Semesta mewadahi yang bebas, sebebasbebasnya
berkeliaran pada ruang tanpa wujud. Semesta adalah wadah yang terbatas, karena
setiap yang berujud mengalami kerusakan maka dalam kebebasan kita ada pembatas yang menjaga
dari rusaknya sebagian semesta.
Mungkin cukup sekali saya pun menyadari
betapa “terimakasih” tidak pantas diucapkan pada satu mahluk saja, namun mengucapkannya setiap saat juga rasanya sangat
sulit dan syukur adalah salah satu cara mewakili keseluruhan ucapan
terimakasih. Individu sering membuat muara
terimakasih pada hal-hal yang memang sengaja dipilihnya sendiri, tanpa
membiarkan logikanya menelusur. Terimakasihnya ditujukan pada hal yang dia
maui, yang membahagiakannya sendiri. Pada satu wujud saja yang diingini. Terimakasih
sering hanya diucapkan untuk tercapainya hal-hal yang paling diingini, jika
tidak maka dianggaplah kesialan. Syukur memang tidak bisa dipaksakan, manusia
memilih waku kapan dia bersyukur dan berterimakasih.
Mencoba menyadarkan diri melalui
pengalaman-pengalaman lalu,
tentang terimakasih yang tersisih, terimakasih yang menguap karena kekecewaan.

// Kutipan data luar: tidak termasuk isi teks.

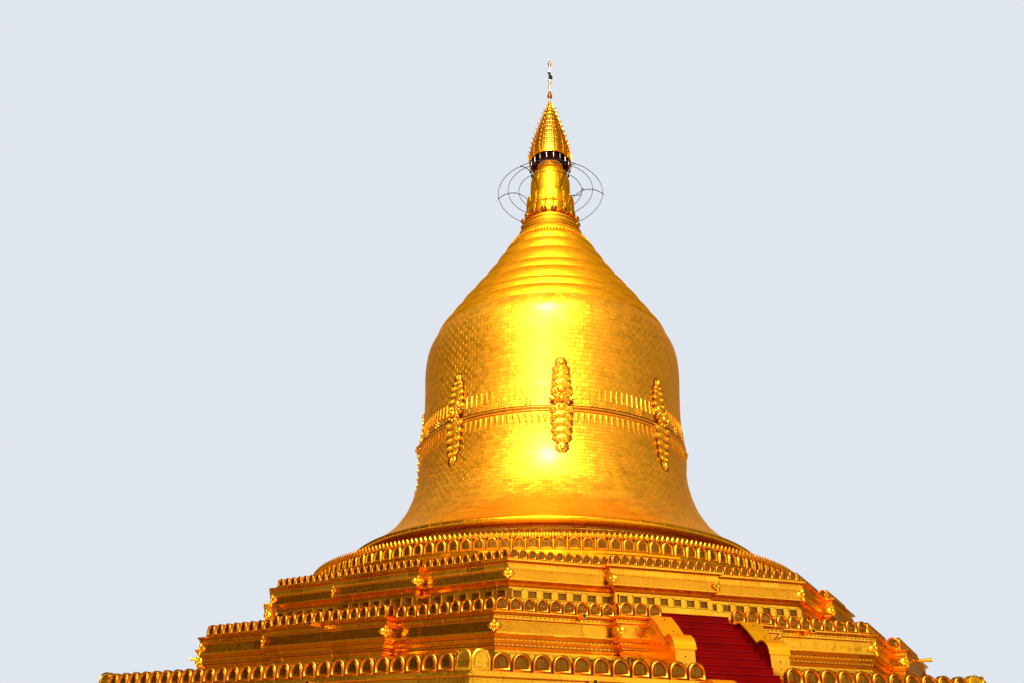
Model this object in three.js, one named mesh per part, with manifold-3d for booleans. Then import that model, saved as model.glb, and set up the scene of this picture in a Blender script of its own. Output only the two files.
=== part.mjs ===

Seringkali tidak disadari bahwa langkah sudah sedemikian jauh lengkap dengan
kebahagiaan dan kekecewaan, namun secara keseluruhan ada kenikmatan yang terus
bisa dirasa. Berterimakasih untuk kenikmatan yang kita punya memang harus
menguras logika untuk menelusur dan menyadarinya. Disitulah rasa syukur sering
bermula, logika. Karena setiap manusia sering merasa menderita, penderitaan
yang disebabkan manusia lain, penderitaan yang disebabkan tidak terpenuhinya
keinginan. Terkadang kita hanya merasa biasa saja (tidak sedih, tidak juga
sial) namun kita merasa “menderita” hanya karena 1 saja keinginan yang tidak
terpenuhi.
Jika kembali pada menelusur kenikmatan,
apakah sanggup jika 1 kenikmatan yang saat ini kita rasakan diambil oleh
pemiliknya? Terlalu sok religius mungkin, namun setidaknya cukup kita sadari
bahwa kehilangan 1 kenikmatan saja dari sekian kenikmatan yang sudah kita
rasaka, tentu sangat berat.
Berterimakasih adalah kemampuan logika
menelusur kenikmatan, berterimakasih pada siapa saja yang mahluk dan yang
khalik. Yang hidup dan yang mati. Yang tampak dan yang tidak.